The Tomb Robber’s Guild
Adventurers in the purest sense, the Tomb Robber’s Guild pays little or no heed to warnings or curses and pursues ancient lore, wealth, technology and magic with a singleminded determination. They pursue every thread of evidence, every rumour with dogged endurance. Much of what they find is empty or monstrous and many die but those who remain enrich themselves and the Cosmos as a whole.
The Pendragon Legion
The ‘police’ of Kingsland the Legion can be identified by their deep blue cloaks. Stern and humourless they dispense brutal justice (unless you’re a noble) and patrol the roads and byways of Pendragon and beyond to hold them secure and safe.
The Fyrd
Queen Morgan’s soldiers, secret police and enforcers. The military and police of Queensland are much the same. Little more than brutes they can be a fierce force but often suffer large amounts of casualties due to being considered expendable. Vicious, ruthless, they pay little or no heed to chivalry or the rules of battle and enforce their whims as much as laws.
The Prince’s Guard
Poor knights by most standards the Prince’s Guard make up for their poverty with richness of character. Honour-bound and chivalrous they keep to their code and enforce it evenly. They particularly see themselves as defenders of women’s honour and safety. A weakness that their enemies do tend to exploit.
The Black Guard
The Blaggards of lower tintagel are cunning enforcers and collectors of King Mark’s taxes. A guerilla force in times of battle they are rightly feared for their skill in torture and hit-and-fade tactics. Over the civilian population they are ruthless and merciless in their pursuit of what’s owed.

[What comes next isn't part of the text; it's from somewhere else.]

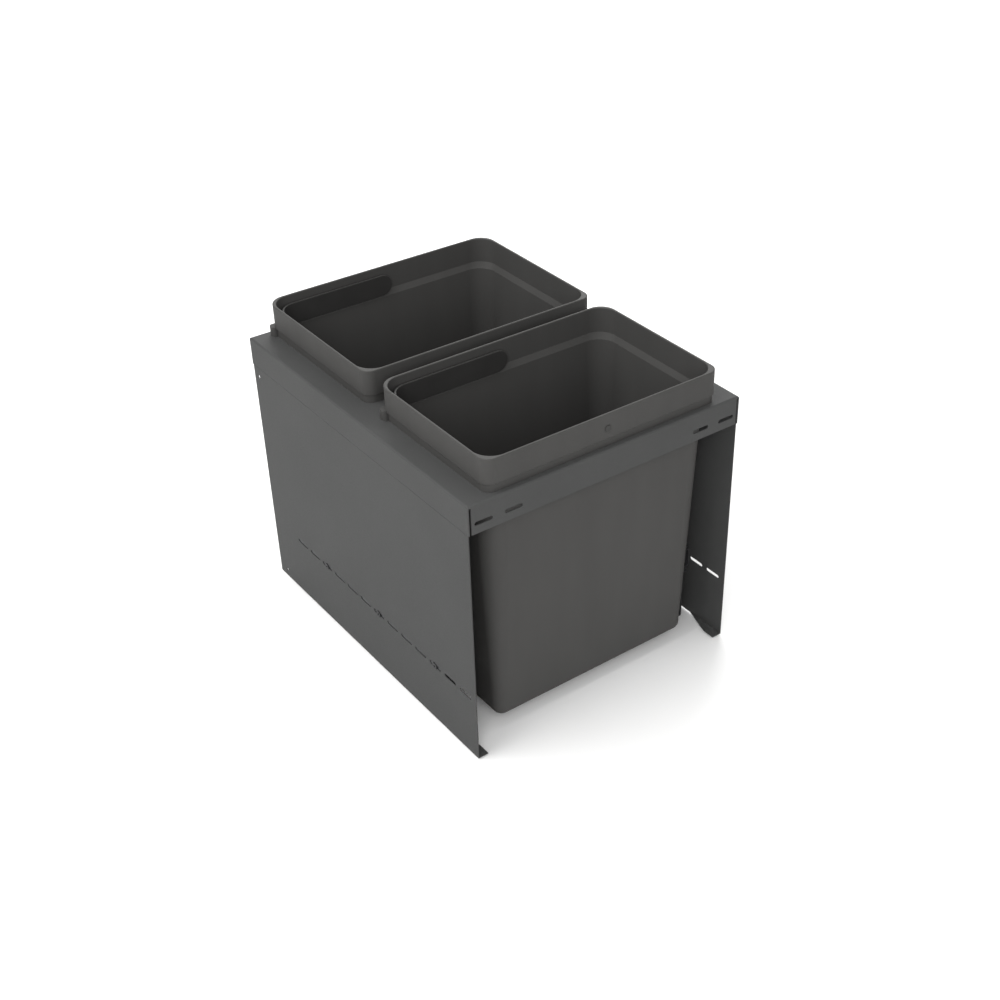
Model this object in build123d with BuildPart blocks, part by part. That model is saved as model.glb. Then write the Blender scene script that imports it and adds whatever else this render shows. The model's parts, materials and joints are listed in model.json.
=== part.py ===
from build123d import *
import math
import os

# Pull out bin frame for a kitchen base cabinet.
# A folded steel frame carries two lift-out bins and runs on two ball runners
# that stand on the cabinet floor. Lengths are millimetres.
# X runs to the right, the frame pulls out towards -Y, and Z is up from the floor.

# Frame: outer size of the folded steel
frame_width = 392.0
frame_depth = 488.0
frame_height = 364.0
floor_clearance = 2.0

# Top plate: an inverted tray with a flange on every side
plate_sheet = 1.5
plate_bend = 2.5
flange_depth = 37.5
corner_slit = 2.5
front_slot_length = 24.0
front_slot_width = 5.0
front_slot_drop = 24.5
front_slot_inset = 20.0
front_slot_pitch = 40.0
cutout_clearance = 1.0

# Side panels: flush with the side flanges, stepped inwards above to be spot-welded behind them
panel_sheet = 1.2
panel_end_gap = 0.3
panel_top_gap = 1.2
panel_seam = 0.1
panel_step_drop = 0.3
tab_width = 13.0
tab_length = 60.0
tab_slant = 42.0
row_pitch = 32.0
row_front_inset = 24.0
row_back_inset = 50.0
row_height = 88.0
row_slot_length = 24.0
row_slot_width = 5.0
panel_hole = 5.0
upper_hole_inset = 13.0
upper_hole_drop = 51.0
lower_hole_inset = 20.0
lower_hole_rise = 11.0

# Bins: the collar stands on the plate and the body hangs through it, the rear one is a little deeper
bin_side_margin = 28.5
bin_front_margin = 6.5
bin_back_margin = 1.0
bin_gap = 24.5
front_bin_share = 0.477
collar_height = 43.0
collar_front_radius = 14.0
collar_back_radius = 22.0
collar_inner_radius = 24.0
collar_wall = 3.0
bin_wall = 2.2
recess_height = 10.0
recess_inset = 1.6
shoulder_rise = 7.5
body_inset = 5.0
body_radius = 27.5
body_floor_gap = 18.5
body_taper = 15.0
body_round_share = 0.85
base_rise = 3.0
base_inset = 14.0
base_radius = 10.0
rim_round = 1.2
collar_foot_round = 1.2
lug_out = 4.0
lug_length = 12.0
lug_height = 13.0
lug_from_back = 13.0
lug_root = 12.0
lug_round = 4.0

# Bin handles: a band folded down inside the collar, hinged at mid width
handle_band = 2.8
handle_height = 28.5
handle_side_gap = 0.3
handle_foot_gap = 3.3
handle_boss = 6.0
handle_boss_gap = 0.3
handle_round = 0.8
arm_reach = 10.5
arm_round_share = 0.98

# Handle pivot pins: pressed through the front and back collar walls into the handle's blind eyes
pivot_rise = 23.5
pin_radius = 3.0
pin_fit = 0.05
pin_head_radius = 4.5
pin_head = 1.2
pin_head_round = 0.8
pin_end_play = 0.2
eye_floor = 1.2

# Ball runners: sizes across one runner, from the panel towards the floor bracket
runner_thickness = 12.7
runner_height = 45.0
rail_setback = 70.0
rail_back_gap = 18.0
travel_reserve = 20.0
middle_share = 0.5
outer_cage_share = 0.25
inner_cage_share = 0.75
rail_sheet = 1.2
rail_corner = 1.8
cabinet_rail_start = 1.8
cabinet_return = 1.3
middle_sheet = 1.0
middle_corner = 1.6
middle_start = 2.4
middle_web_gap = 1.1
middle_return = 1.0
ball_radius = 1.5
ball_play = 0.15
cage_sheet = 0.5
outer_cage_start = 3.6
inner_cage_start = 3.8
cage_web_gap = 0.35
outer_ball_depth = 7.0
inner_ball_depth = 6.0
ball_pocket = 0.1
cage_balls = 10
cage_end = 8.0
cage_margin = 3.0
frame_rail_gap = 0.35

# Screws that hold each frame rail to its panel, through three slots of the row
screw_slots_free = 2
screw_radius = 2.0
screw_fit = 0.05
screw_head_radius = 4.5
screw_head = 1.3
screw_head_round = 0.6
screw_tip = 1.0
screw_socket = 1.6
screw_socket_sides = 6
screw_socket_depth = 0.8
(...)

The Brotherhood of Progression
A secretive order of monks unaffiliated with the churches. The Brotherhood is close to the King and seems to know more about First Age magic and relics than anyone. They are small in number, but their influence over the King seems great.
The Dungeoneer’s Guild
Closely affiliated with the Tomb Robber’s Guild, the Dungeoneers concentrate their efforts more or clearing and rendering safe the insane complexes and twisted beasts that still haunt the Cosmos in the wake of mad Lucifer and his experiments. They base themselves on the edges of the wild lands to support those adventurers willing to risk all within these deathtraps.
The Beggar’s Guild
An alliance of the mad, the infirm and the impoverished. They band together what little resources they have in order to aid their people as a whole. More and more petty crime has come under their remit, threatening to put them at odds with the Thieve’s Guild.
They worship these loathesome beasts and take slaves and prisoners to feed to them, to appease them. They, themselves, are not killed or eaten for some unknown reason. Their disgusting and cannibalistic practices disgust both Kingsmen and Queensmen alike who can even unite against them.
The Dust Cabal
On Avalon, beyond the settled areas, lies the dust. The Cabal plies these wastes, looking for relic, for remnants and they hold Merlin in esteem as a god. Eccentric and obsessive they are, nonetheless, the best guides beyond the border.